What is an “inauthentic” action??? Inauthenticity is impossible, because, actions cannot become denied? How can one deny an action?

I want to go back to the Van Gogh painting. Here, I think your argument is most soundly defeated. As I recall, you admitted that, yes it’s true, a Van Gogh painting either (100%) is or is not “authentic”. What are the odds of yes/no? It is 50-50. It either is or is not. It is not 99% Van Gogh and 1% not. Either he painted it or he didn’t. So the chance is 50-50.

Here is your challenge to this debate:

Given your admission on the Van Gogh painting, on that point alone, you have defeated yourself. Your claim essentially includes that it is “damn near impossible” for the Van Gogh painting “to be authentic in any real meaning of the word”. Now, maybe when you issued your challenge, you meant whether or not it was possible, or not, for people to be “authentic”. But that context only is implied. It is not stated.

That is why I (and Fuse) really have not addressed Individuality, as that is another topic/context/debate. It is too much to cover. You issued a challenge about Authenticity, so that is what we have covered, albeit I believe, not completely. There is much more to be said.

Regardless, I want to convince YOU on this point. If a Van Gogh painting is “authentic”, and it’s true (which it is since Van Gogh paintings do exist and we accept them as real), then your argument/points are defeated. If you meant all along, “Am I authentic”, then that is a different context, but not a different point! The point is the same.

If a Van Gogh painting can be real/authentic, then so can a Tab! Why not???

Just because a Tab may tell a lie here or there, act or be superficial/shallow, says nothing about Authenticity as a whole concept.

People —do— lie.
People —are— shallow.

That still does not defeat the concept of Authenticity. Is not a lie authentic? Is not a shallow person as authentic as he can become??

I daresay that a lie is, authentic in its conviction to deceive, and a shallow person is, authentic as his potential to know the world.

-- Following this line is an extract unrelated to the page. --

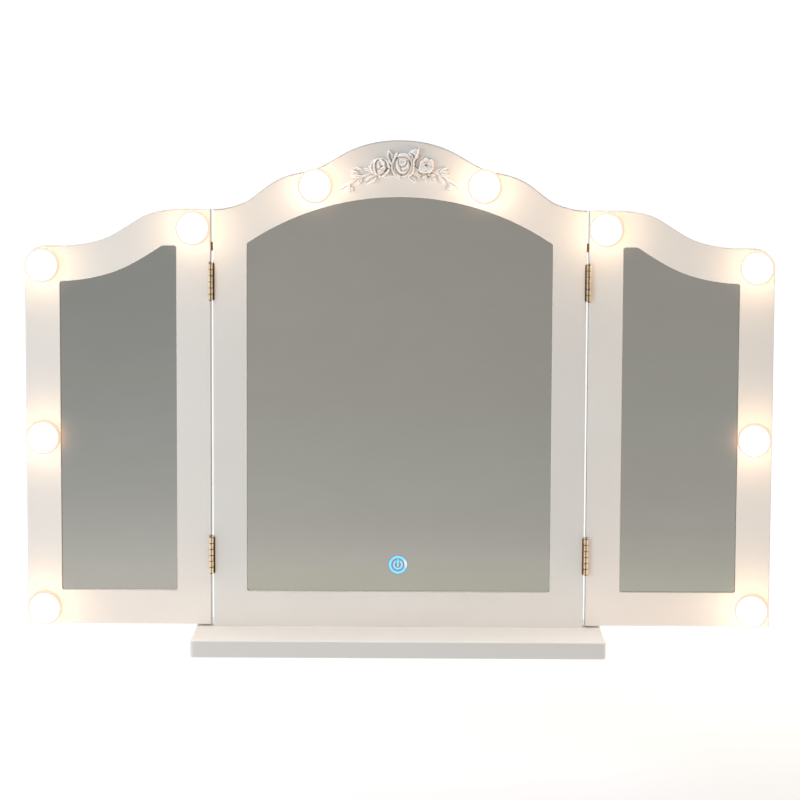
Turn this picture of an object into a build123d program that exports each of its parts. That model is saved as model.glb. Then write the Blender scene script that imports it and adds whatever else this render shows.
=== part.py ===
from build123d import *
import os
import math

os.makedirs("parts", exist_ok=True)

# ---------------------------------------------------------------------------
# Trifold vanity mirror. Millimetres. +Z up, +X to the viewer's right, the
# mirrors face -Y. Origin: centre of the base's footprint, on the table.
# "d" below is depth behind the panels' common front plane (d = 0), so a part
# at depth d lies at Y = Y_FACE + d. "z" of a panel feature counts from the top
# of the base board and is raised by Z_TOP.
# ---------------------------------------------------------------------------

# base
BASE_W, BASE_D, BASE_T = 426.0, 130.0, 18.0
BASE_CORNER_R = 4.0
BASE_EDGE_R = 2.0
PAD_T, PAD_R = 1.0, 8.0
Y_FACE = 15.0                       # front plane of all three panels
Z_TOP = PAD_T + BASE_T              # top of the base board

# panels
T = 15.0                            # panel thickness
LIP = 3.5                           # frame lip in front of the glass
GLASS_T = 3.0
FOAM_T = 1.5
COVER_T = 3.0                       # hardboard back cover
D_COVER = T - COVER_T
RABBET = 7.0                        # rabbet beyond the visible opening
GLASS_OVER = 6.0                    # glass beyond the visible opening
FOAM_OVER = 3.0
COVER_INSET = 5.0                   # cover recess in from the panel's outline
COVER_GAP = 0.4
EDGE_R = 1.2                        # eased outer front arris
LIP_R = 0.8                         # eased arris round the glass

# centre panel
C_HALF = 194.0                      # half width
C_GLASS_HALF = 158.8
C_GLASS_Z0 = 37.6
C_GLASS_SHOULDER = 402.8
C_GLASS_CROWN = 451.4
C_TOP = [                           # crest, right half: (x, z)
    (0.0, 509.8), (31.0, 506.3), (56.0, 497.0), (75.0, 485.9), (92.0, 478.2),
    (106.0, 475.3), (118.0, 472.2), (130.4, 466.6), (143.0, 457.7),
    (155.3, 448.4), (167.8, 442.3), (180.2, 438.9), (194.0, 437.6)]

# wings (right wing; the left one is its mirror image)
W_X0, W_X1 = 196.5, 389.6           # inner and outer edge
W_Z0 = 1.8                          # clear of the base board
W_GLASS_X0, W_GLASS_X1 = 232.2, 353.5
W_GLASS_Z0 = 38.0
W_CORNER_R = 21.0
W_TOP_FLAT_IN = 437.8
W_TOP_FLAT_OUT = 399.2
W_TOP = [
    (228.5, 437.8), (245.0, 436.4), (253.3, 434.9), (261.6, 432.4), (270.0, 428.4),
    (278.3, 423.2), (286.7, 418.0), (295.0, 412.9), (303.3, 408.7),
    (311.7, 405.5), (320.0, 403.2), (328.3, 401.4), (340.0, 399.9), (353.0, 399.2)]
W_GLASS_TOP_IN = 400.1
W_GLASS_TOP = [
    (249.0, 398.8), (258.3, 392.8), (266.7, 387.6), (275.0, 382.8), (283.4, 378.4),
    (291.7, 374.7), (300.0, 371.6), (308.5, 369.1), (316.7, 367.1), (325.0, 365.4),
    (333.0, 364.2), (341.5, 363.3), (353.5, 362.6)]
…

All that said, my point here, and in any debate is to convince YOU. If you remain unconvinced of my case here, my points, then any other conclusion to this debate is quite irrelevant. It matters not what other people think, believe, and judge regarding these points. It is about what YOU think and believe. If I cannot convince you, about authenticity, and you cannot convince me, about inauthenticity (impossibility of authenticity), then I have failed, or you have.

I do remain unconvinced; however I want you to become convinced by my main point.

If a Van Gogh painting can be real/authentic, then so can a Tab! Why not??? Contemplate this.